BEGIN Material

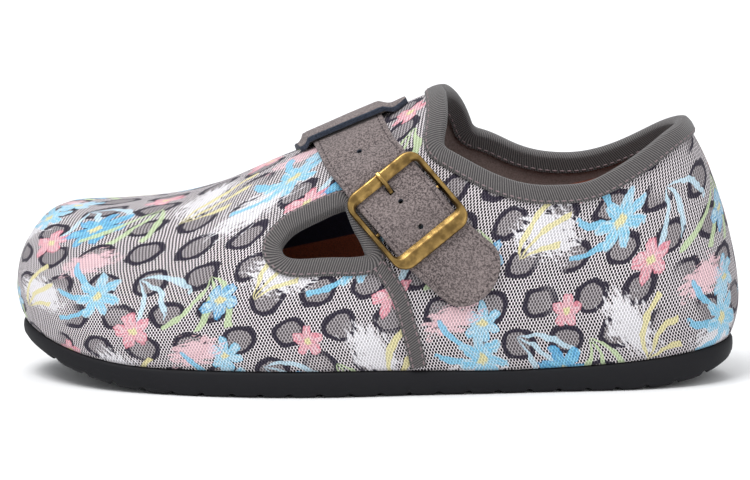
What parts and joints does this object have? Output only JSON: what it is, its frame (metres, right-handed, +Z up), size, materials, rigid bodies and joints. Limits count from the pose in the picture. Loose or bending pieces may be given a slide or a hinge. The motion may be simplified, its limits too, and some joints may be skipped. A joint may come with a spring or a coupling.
{
  "type": "casual shoe",
  "caption": "Left cloth clog shoe: rounded toe, low collar, tab over the instep, suede strap through a keeper and a square buckle, one cut-out on the outer side, flat black sole.",
  "frame": {"origin": "middle of the bounding box's bottom face, on the plane that the sole stands on", "axes": "+X towards the heel (the toe points to -X), +Y towards the inner (medial) side, +Z up"},
  "size_m": [0.2583, 0.0964, 0.1044],
  "materials": {
    "sole_rubber": "matte moulded rubber",
    "footbed_suede": "reddish brown suede footbed",
    "upper_cloth": "grey chambray cloth with a pale leaf print",
    "binding_tape": "ribbed grosgrain tape",
    "strap_suede": "taupe suede",
    "buckle_brass": "antiqued satin brass"
  },
  "bodies": {
    "root": {"outsole": "sole_rubber", "footbed": "footbed_suede", "upper": "upper_cloth", "collar_binding": "binding_tape", "tab_binding": "binding_tape", "cutout_binding": "binding_tape", "tab_tape_lateral": "binding_tape", "tab_tape_medial": "binding_tape", "quarter_tape_lateral": "binding_tape", "quarter_tape_medial": "binding_tape", "strap": "strap_suede", "keeper": "strap_suede", "buckle_frame": "buckle_brass", "buckle_prong": "buckle_brass"}
  },
  "joints": []
}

END Material

■ Aim of the exercise
Reproduce each line of the material above precisely.

■ Response
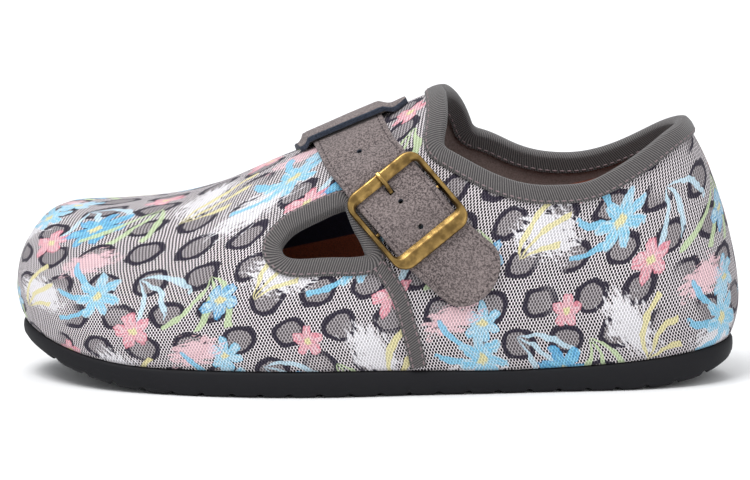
What parts and joints does this object have? Output only JSON: what it is, its frame (metres, right-handed, +Z up), size, materials, rigid bodies and joints. Limits count from the pose in the picture. Loose or bending pieces may be given a slide or a hinge. The motion may be simplified, its limits too, and some joints may be skipped. A joint may come with a spring or a coupling.
{
  "type": "casual shoe",
  "caption": "Left cloth clog shoe: rounded toe, low collar, tab over the instep, suede strap through a keeper and a square buckle, one cut-out on the outer side, flat black sole.",
  "frame": {"origin": "middle of the bounding box's bottom face, on the plane that the sole stands on", "axes": "+X towards the heel (the toe points to -X), +Y towards the inner (medial) side, +Z up"},
  "size_m": [0.2583, 0.0964, 0.1044],
  "materials": {
    "sole_rubber": "matte moulded rubber",
    "footbed_suede": "reddish brown suede footbed",
    "upper_cloth": "grey chambray cloth with a pale leaf print",
    "binding_tape": "ribbed grosgrain tape",
    "strap_suede": "taupe suede",
    "buckle_brass": "antiqued satin brass"
  },
  "bodies": {
    "root": {"outsole": "sole_rubber", "footbed": "footbed_suede", "upper": "upper_cloth", "collar_binding": "binding_tape", "tab_binding": "binding_tape", "cutout_binding": "binding_tape", "tab_tape_lateral": "binding_tape", "tab_tape_medial": "binding_tape", "quarter_tape_lateral": "binding_tape", "quarter_tape_medial": "binding_tape", "strap": "strap_suede", "keeper": "strap_suede", "buckle_frame": "buckle_brass", "buckle_prong": "buckle_brass"}
  },
  "joints": []
}